DriveSceneGen: Generating Diverse and Realistic Driving Scenarios from Scratch
Shuo Sun, Zekai Gu, Tianchen Sun, Jiawei Sun, Chengran Yuan, Yuhang Han, Dongen Li, Marcelo H. Ang
TL;DR
DriveSceneGen tackles the shortage of diverse driving scenarios by learning from real-world data and generating complete scenes from scratch. It combines a diffusion-based generation stage to create a raster BEV representation of the initial scene, a graph-based vectorization stage to recover a coherent lane-map, and a simulation stage that uses multi-modal trajectory prediction to produce multiple plausible futures conditioned on the generated scene ($5k$ generated scenarios vs $70k$ ground-truth).
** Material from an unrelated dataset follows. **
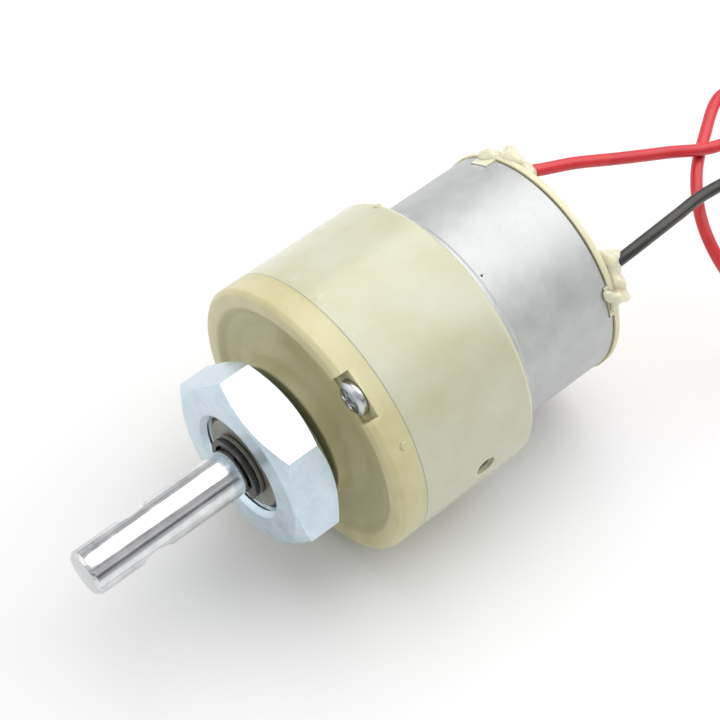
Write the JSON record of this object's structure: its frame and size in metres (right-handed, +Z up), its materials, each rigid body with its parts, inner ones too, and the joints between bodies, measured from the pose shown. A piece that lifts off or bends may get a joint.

The approach introduces the first end-to-end method to generate joint static maps and dynamic agents, supported by a BEV-to-graph vectorization pipeline and a repurposed multi-modal predictor for futures, and it demonstrates high fidelity and diversity on the Waymo Motion dataset. This work enables scalable, data-driven generation of driving scenarios for training, validation, and safety testing of autonomous systems, with potential applicability beyond robotics.
Abstract
Realistic and diverse traffic scenarios in large quantities are crucial for the development and validation of autonomous driving systems. However, owing to numerous difficulties in the data collection process and the reliance on intensive annotations, real-world datasets lack sufficient quantity and diversity to support the increasing demand for data. This work introduces DriveSceneGen, a data-driven driving scenario generation method that learns from the real-world driving dataset and generates entire dynamic driving scenarios from scratch. DriveSceneGen is able to generate novel driving scenarios that align with real-world data distributions with high fidelity and diversity. Experimental results on 5k generated scenarios highlight the generation quality, diversity, and scalability compared to real-world datasets. To the best of our knowledge, DriveSceneGen is the first method that generates novel driving scenarios involving both static map elements and dynamic traffic participants from scratch.